Portoricona adjunta

Scientific classification
- Kingdom: Animalia
- Phylum: Arthropoda
- Subphylum: Myriapoda
- Class: Chilopoda
- Order: Geophilomorpha
- Family: Geophilidae
- Genus: Portoricona
- Species: P. adjunta
- Binomial name: Portoricona adjunta Chamberlin, 1950

= Portoricona adjunta =

- Genus: Portoricona
- Species: adjunta
- Authority: Chamberlin, 1950

Species of centipede

Portoricona adjunta is a species of soil centipede in the family Geophilidae. This centipede is found in Puerto Rico. This centipede is the type species for the genus Portoricona and has fewer legs than any other species in this genus, with only 39 pairs in the male and 41 pairs in females.

== Discovery and distribution ==
This species was first described in 1950 by the American biologist Ralph V. Chamberlin. He based the original description of this species on three specimens (two females and one male) collected in 1947 in the town of Adjuntas in Puerto Rico. He explicitly designated P. adjunta as the type species for the genus Portoricona, which he created to contain two new species, P. adjunta and P. socia, both discovered in Puerto Rico. A female syntype of P. adjunta is deposited in the National Museum of Natural History of the Smithsonian Institution in Washington, D.C.

== Taxonomy ==
Chamberlin originally placed the genus Portoricona in the family Sogonidae. In 1970, however, the American myriapodologist Ralph E. Crabill, Jr., of the Smithsonian Institution deemed Sogonidae to be a junior synonym of Geophilidae. Accordingly, authorities now place the species P. adjunta in the family Geophilidae.

== Description ==
This species features 39 pairs of legs in the male and 41 leg pairs in the females. The dorsal plate on the head is longer than wide and lacks a frontal line. The labrum protrudes in the middle, where the posterior margin is convex and features four stout teeth shaped like cones, with the middle pair much larger than the outer pair. The lateral parts of the labrum feature no teeth. A well developed lappet projects from the first article of each telopodite of the first maxillae.

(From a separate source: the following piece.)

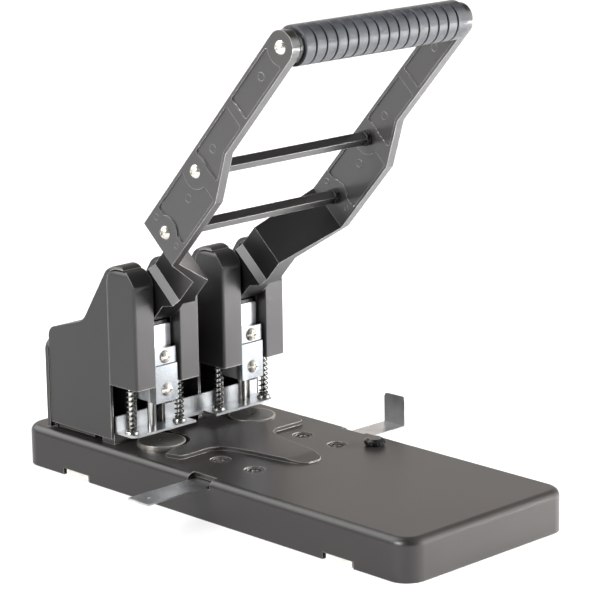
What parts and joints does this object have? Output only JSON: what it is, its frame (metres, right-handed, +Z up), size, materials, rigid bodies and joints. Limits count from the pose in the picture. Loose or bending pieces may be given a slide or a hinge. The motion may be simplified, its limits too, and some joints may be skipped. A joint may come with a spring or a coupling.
{
  "type": "heavy duty two hole paper punch",
  "caption": "Manual lever hole punch: long base, two spring-return punch towers, raised arm frame with ribbed grip, sliding paper guide",
  "frame": {"origin": "on the underside, at the mid-plane and below the row of punch pins", "axes": "+X to the user's right, +Y to the back of the punch, +Z up"},
  "size_m": [0.2264, 0.3525, 0.3161],
  "materials": {
    "base_moulding": "satin, fine spark texture",
    "tower_moulding": "satin",
    "plain_steel": "satin",
    "pale_rubber": "matte",
    "black_steel": "black oxide, satin",
    "zinc_steel": "zinc plated, satin",
    "black_plastic": "semi gloss",
    "bright_steel": "bright nickel plate",
    "painted_steel": "satin black",
    "painted_casting": "satin black powder coat",
    "grip_rubber": "semi matte"
  },
  "bodies": {
    "base": {"base_cover": "base_moulding", "bottom_plate": "plain_steel", "rubber_feet": "pale_rubber", "deck_screws": "black_steel", "bottom_screws": "plain_steel", "bar_channel": "plain_steel", "anvil_blocks": "plain_steel", "stripper_plate": "bright_steel", "plate_supports": "painted_steel", "spring_seats": "bright_steel", "guide_posts": "bright_steel", "left_frame": "painted_steel", "right_frame": "painted_steel", "frame_screws": "plain_steel", "pivot_shafts": "plain_steel", "shaft_clips": "plain_steel", "stop_pins": "bright_steel", "rear_housing": "tower_moulding", "left_outer_cover": "tower_moulding", "left_inner_cover": "tower_moulding", "right_inner_cover": "tower_moulding", "right_outer_cover": "tower_moulding", "left_outer_spring": "bright_steel", "left_inner_spring": "bright_steel", "right_inner_spring": "bright_steel", "right_outer_spring": "bright_steel"},
    "lever": {"left_arm": "painted_casting", "right_arm": "painted_casting", "grip_sleeve": "grip_rubber", "grip_rod": "plain_steel", "grip_collar": "black_plastic", "upper_tie_bar": "painted_casting", "lower_tie_bar": "painted_casting", "tie_collars": "black_plastic", "arm_screws": "bright_steel"},
    "left_punch": {"left_holder": "bright_steel", "left_clamp": "bright_steel", "left_strap": "bright_steel", "left_holder_screws": "bright_steel", "left_pin": "bright_steel", "left_pad": "black_plastic"},
    "right_punch": {"right_holder": "bright_steel", "right_clamp": "bright_steel", "right_strap": "bright_steel", "right_holder_screws": "bright_steel", "right_pin": "bright_steel", "right_pad": "black_plastic"},
    "guide": {"guide_bar": "zinc_steel"},
    "lock": {"guide_knob": "black_plastic", "knob_cam": "plain_steel"},
    "left_cutting_disc": {"left_disc": "black_steel"},
    "right_cutting_disc": {"right_disc": "black_steel"},
    "tray": {"chip_tray": "black_plastic", "tray_panel": "tower_moulding", "tray_screws": "plain_steel"}
  },
  "joints": [
    {"name": "lever_swing", "type": "hinge", "parent": "base", "child": "lever", "pos_m": [0, 0.00621, 0.127], "axis": [1, 0, 0], "range_deg": [0, 48], "stiffness_Nm_per_rad": 0.6, "springref_deg": -137.51},
    {"name": "left_punch_slide", "type": "slide", "parent": "base", "child": "left_punch", "axis": [0, 0, -1], "range_m": [0, 0.00521], "deforming": ["left_outer_spring", "left_inner_spring"]},
    {"name": "right_punch_slide", "type": "slide", "parent": "base", "child": "right_punch", "axis": [0, 0, -1], "range_m": [0, 0.00521], "deforming": ["right_inner_spring", "right_outer_spring"]},
    {"name": "guide_slide", "type": "slide", "parent": "base", "child": "guide", "axis": [1, 0, 0], "range_m": [-0.032, 0.09]},
    {"name": "guide_lock_turn", "type": "hinge", "parent": "base", "child": "lock", "pos_m": [0.0522, -0.1108, 0.0294], "axis": [0, 0, 1], "range_deg": [-35, 0]},
    {"name": "left_disc_turn", "type": "hinge", "parent": "base", "child": "left_cutting_disc", "pos_m": [-0.04, -0.0087, 0.0269], "axis": [0, 0, 1], "continuous": true},
    {"name": "right_disc_turn", "type": "hinge", "parent": "base", "child": "right_cutting_disc", "pos_m": [0.04, -0.0087, 0.0269], "axis": [0, 0, 1], "continuous": true},
    {"name": "tray_slide", "type": "slide", "parent": "base", "child": "tray", "axis": [0, 1, 0], "range_m": [0, 0.038]}
  ],
  "couplings": [
    {"joint": "left_punch_slide", "follows": "lever_swing", "m_per_rad": 0.006207},
    {"joint": "right_punch_slide", "follows": "lever_swing", "m_per_rad": 0.006207}
  ]
}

When closed, the forcipules reach beyond the front of the head. The forcipular sternite lacks teeth but features a pair of complete chitin lines, reaching the condyles at the anterior margin or nearly doing so, running roughly parallel to the lateral margins. The base of the ultimate article of the forcipule features a prominent black tooth shaped like a cone, and about 13 small teeth are visible on the concave margin of the claw, but the more proximal articles all lack teeth.

The ventral surface of the trunk segments features pores arranged in a fairly wide transverse band on the posterior part of each sternite from the first to the penultimate leg-bearing segments. A large deep V-shaped pit appears on the sternites from the second segment to the eighth or ninth segment. The basal element of each of the ultimate legs (coxopleuron) features 15 to 17 small pores. The ultimate legs are swollen in the male.

This species shares many traits with the other two species of Portoricona, P. carbetensis and P. socia. For example, in all three species, the head is longer than wide, the middle of the labrum is prominent and convex and bears teeth, and lappets project from the telopodites of the first maxillae. Furthermore, in all three species, the forcipular sternite features a pair of complete chitin lines, and the base of the ultimate article of the forcipule bears a tooth. Moreover, in all three species, pore fields appear on the sternites from the first to the penultimate segments, a V-shaped pit appears in the middle of some of the anterior sternites, and numerous pores appear on the coxopleura.

The species P. adjunta can be distinguished from the other two species in this genus, however, based on other traits. For example, whereas P. adjunta features only 39 leg pairs in the male and 41 pairs in the female, each of the other two species feature 51 pairs in the male and at least 53 pairs in the female. Furthermore, the pores on the sternites are divided into two groups on each segment in P. carbetensis but arranged in an undivided transverse band on each segment in P. adjunta. Moreover, the V-shaped pit on the anterior sternites is larger and deeper in P. adjunta than in P. socia, which features pits that are smaller, shallower, and more rounded.